Friday: May 28
Basillica of Saint-Denis - Burial spot of the Kings
The Cathedral Basilica of Saint-Denis (French: Cathédrale royale de
Saint-Denis, or simply Basilique Saint-Denis, previously the Abbaye
de Saint-Denis) is a large abbey church in the commune of
Saint-Denis, a northern suburb of Paris. The abbey church was
created a cathedral in 1966 and is the seat of the Bishop of
Saint-Denis, Pascal Michel Ghislain Delannoy. The building is of
unique importance historically and architecturally.

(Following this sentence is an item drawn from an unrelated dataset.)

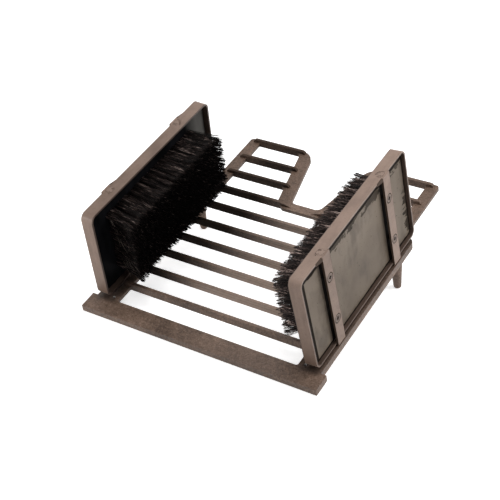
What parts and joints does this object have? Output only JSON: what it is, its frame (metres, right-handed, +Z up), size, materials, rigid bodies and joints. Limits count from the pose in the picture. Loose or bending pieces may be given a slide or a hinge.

Founded in the 7th century by Dagobert I on the burial place of Saint Denis, a
patron saint of France, the church became a place of pilgrimage and the burial
place of the French Kings, nearly every king from the 10th to the 18th centuries
being buried there, as well as many from the previous centuries. (It was not
used for the coronations of kings, this role being designated to the Cathedral
of Reims; however, queens were commonly crowned there.) "Saint-Denis" soon
became the abbey church of a growing monastic complex. In the 12th century the
Abbot Suger rebuilt portions of the abbey church using innovative structural and
decorative features that were drawn from a number of other sources. In doing so,
he is said to have created the first truly Gothic building.[1] The basilica's
13th century nave is also the prototype for the Rayonnant Gothic style, and
provided an architectural model for cathedrals and abbeys of northern France,
England and other countries.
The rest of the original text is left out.